← Experiments

DustAIn (Customized AI assistant)

My new superpower. An AI-powered second brain built on Claude Code, wired into my calendar, tasks, docs, and a persistent memory system.

Most people use AI. I wanted to manage it.

There’s a difference. Using AI typically means opening a chat window and starting an isolated conversation. Managing it means building a system that knows your priorities, remembers your history, and gets better the longer you work together.

Having managed teams for 20 years, I knew how to onboard someone. You start them small. You give them low-stakes tasks. You build trust before you hand them the keys.

I applied the same logic here. First, connect it to my calendar and ask it to help me plan my day. It worked. Barely. Todoist came next, so it could see my schedule and my task list and help me prioritize what actually mattered that day.

Then I got ambitious. I wanted a consistent voice across my entire job search: resume, portfolio, case studies, all of it. So before touching a single file, we built a communication style document. Not a vague “be direct” kind of guide. A real one that matched my style and personality. No corporate language. No over-explaining. The overall feel was a smart friend, not a consultant.

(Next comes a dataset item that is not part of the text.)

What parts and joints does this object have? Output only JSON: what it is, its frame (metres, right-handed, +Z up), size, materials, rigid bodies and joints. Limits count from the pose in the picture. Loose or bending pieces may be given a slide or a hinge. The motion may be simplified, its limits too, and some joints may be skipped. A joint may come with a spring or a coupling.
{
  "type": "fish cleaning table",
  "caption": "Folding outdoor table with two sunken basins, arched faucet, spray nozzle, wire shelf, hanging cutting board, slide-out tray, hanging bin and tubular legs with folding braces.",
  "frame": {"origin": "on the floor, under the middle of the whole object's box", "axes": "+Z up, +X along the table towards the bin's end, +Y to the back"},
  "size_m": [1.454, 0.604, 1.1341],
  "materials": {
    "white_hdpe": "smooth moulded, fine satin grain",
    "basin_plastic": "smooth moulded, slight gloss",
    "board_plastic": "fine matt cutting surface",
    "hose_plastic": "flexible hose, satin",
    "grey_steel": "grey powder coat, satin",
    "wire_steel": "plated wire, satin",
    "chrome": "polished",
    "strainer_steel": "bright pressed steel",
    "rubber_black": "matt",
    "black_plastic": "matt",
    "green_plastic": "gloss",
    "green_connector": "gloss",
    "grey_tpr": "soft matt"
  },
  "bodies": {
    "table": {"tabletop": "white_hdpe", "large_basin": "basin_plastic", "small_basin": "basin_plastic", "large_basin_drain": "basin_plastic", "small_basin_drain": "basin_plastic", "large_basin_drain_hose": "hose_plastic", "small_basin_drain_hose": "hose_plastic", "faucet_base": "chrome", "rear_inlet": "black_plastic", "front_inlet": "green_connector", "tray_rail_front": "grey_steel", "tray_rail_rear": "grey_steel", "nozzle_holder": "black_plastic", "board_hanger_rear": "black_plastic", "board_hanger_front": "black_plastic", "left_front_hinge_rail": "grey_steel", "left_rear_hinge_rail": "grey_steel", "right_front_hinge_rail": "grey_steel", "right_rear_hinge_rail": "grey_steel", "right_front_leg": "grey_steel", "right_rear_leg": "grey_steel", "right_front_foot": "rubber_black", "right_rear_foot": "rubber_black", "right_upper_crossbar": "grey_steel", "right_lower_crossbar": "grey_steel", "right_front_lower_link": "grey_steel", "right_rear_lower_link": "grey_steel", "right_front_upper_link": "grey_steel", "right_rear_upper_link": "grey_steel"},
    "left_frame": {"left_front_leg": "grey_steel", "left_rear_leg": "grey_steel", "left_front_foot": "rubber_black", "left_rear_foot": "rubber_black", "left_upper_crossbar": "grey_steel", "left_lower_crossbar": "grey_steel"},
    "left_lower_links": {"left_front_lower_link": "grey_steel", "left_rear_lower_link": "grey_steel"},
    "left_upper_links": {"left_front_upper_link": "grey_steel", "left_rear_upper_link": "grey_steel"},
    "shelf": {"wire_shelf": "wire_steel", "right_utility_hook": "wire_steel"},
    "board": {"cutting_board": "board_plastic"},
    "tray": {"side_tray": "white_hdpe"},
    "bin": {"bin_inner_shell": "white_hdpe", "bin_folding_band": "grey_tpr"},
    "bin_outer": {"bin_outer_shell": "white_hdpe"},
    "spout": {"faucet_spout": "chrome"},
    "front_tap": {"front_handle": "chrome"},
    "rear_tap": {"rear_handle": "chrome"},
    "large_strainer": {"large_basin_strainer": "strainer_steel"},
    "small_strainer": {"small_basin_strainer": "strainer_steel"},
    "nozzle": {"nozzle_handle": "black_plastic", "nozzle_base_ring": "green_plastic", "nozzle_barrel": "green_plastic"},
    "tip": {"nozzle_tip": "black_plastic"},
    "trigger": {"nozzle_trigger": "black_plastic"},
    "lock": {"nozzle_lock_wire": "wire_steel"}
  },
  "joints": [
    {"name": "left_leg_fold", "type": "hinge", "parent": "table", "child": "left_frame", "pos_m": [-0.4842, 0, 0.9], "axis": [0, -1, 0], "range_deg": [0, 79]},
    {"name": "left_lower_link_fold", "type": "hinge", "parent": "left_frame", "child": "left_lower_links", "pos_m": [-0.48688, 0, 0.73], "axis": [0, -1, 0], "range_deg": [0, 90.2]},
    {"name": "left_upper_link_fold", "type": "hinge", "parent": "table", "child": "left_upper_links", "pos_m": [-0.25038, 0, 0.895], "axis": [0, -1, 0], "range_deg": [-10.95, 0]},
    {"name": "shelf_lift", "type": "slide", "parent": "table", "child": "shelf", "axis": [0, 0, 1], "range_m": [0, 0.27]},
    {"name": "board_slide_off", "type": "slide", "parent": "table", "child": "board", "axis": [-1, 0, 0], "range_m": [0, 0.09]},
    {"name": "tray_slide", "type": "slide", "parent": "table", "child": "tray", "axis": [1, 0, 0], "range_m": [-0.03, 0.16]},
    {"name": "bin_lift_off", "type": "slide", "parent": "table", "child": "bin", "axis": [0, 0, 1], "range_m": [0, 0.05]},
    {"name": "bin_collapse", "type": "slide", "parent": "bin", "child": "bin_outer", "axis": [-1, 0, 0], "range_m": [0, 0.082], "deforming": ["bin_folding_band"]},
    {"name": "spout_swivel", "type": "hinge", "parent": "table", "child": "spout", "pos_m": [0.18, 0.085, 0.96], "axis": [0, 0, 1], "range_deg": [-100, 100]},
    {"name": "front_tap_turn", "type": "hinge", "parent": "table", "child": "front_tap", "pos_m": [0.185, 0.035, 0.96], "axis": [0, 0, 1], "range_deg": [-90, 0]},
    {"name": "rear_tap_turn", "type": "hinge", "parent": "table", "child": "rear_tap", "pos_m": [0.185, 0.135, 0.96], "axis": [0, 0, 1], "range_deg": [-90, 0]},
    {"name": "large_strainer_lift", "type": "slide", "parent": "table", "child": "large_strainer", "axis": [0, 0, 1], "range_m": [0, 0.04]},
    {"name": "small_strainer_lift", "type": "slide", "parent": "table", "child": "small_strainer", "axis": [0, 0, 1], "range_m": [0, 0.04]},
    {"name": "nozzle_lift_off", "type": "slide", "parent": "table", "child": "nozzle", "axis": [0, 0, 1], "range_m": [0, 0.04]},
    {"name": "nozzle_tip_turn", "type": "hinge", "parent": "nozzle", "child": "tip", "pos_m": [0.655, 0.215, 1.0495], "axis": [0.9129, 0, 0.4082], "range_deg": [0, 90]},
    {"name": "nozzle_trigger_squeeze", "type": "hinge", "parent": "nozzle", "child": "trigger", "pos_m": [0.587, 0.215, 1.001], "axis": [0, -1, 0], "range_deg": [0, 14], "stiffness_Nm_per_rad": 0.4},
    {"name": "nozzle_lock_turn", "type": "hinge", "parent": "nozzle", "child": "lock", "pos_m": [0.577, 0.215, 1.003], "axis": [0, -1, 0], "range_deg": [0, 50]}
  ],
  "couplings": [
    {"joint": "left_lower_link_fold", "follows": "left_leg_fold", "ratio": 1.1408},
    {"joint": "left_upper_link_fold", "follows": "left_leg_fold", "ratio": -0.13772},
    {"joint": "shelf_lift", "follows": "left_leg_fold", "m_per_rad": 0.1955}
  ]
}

The interesting part is that I built a style guide specifically to make AI output sound less like AI. And it works. Everything that comes out of the system sounds like me. Or close enough that editing it feels like light revision, not a rewrite.

What makes all of this possible is the file structure. Claude chat resets after every conversation. Every session starts from scratch. Claude Code can read and write files, and connect to outside tools. The memory, the context, the style guide, the skills all live on within my assistant. Every conversation picks up where the last one left off because the knowledge is in the system, not in the chat window.

The Figma integration is where the dynamic really shifted. My resume is built in Figma, but it wasn’t readable by the machine scanners recruiters use. So we connected Figma directly to the assistant. Now I describe the change I want. The assistant makes it. I open Figma to review, give notes, and send it back. I’m the art director. The assistant is the team.

It’s still not perfect. A good assistant who occasionally needs a reminder of the brief. I’ve learned that’s less about the tool and more about how I manage it. The same lesson I’d give any new manager.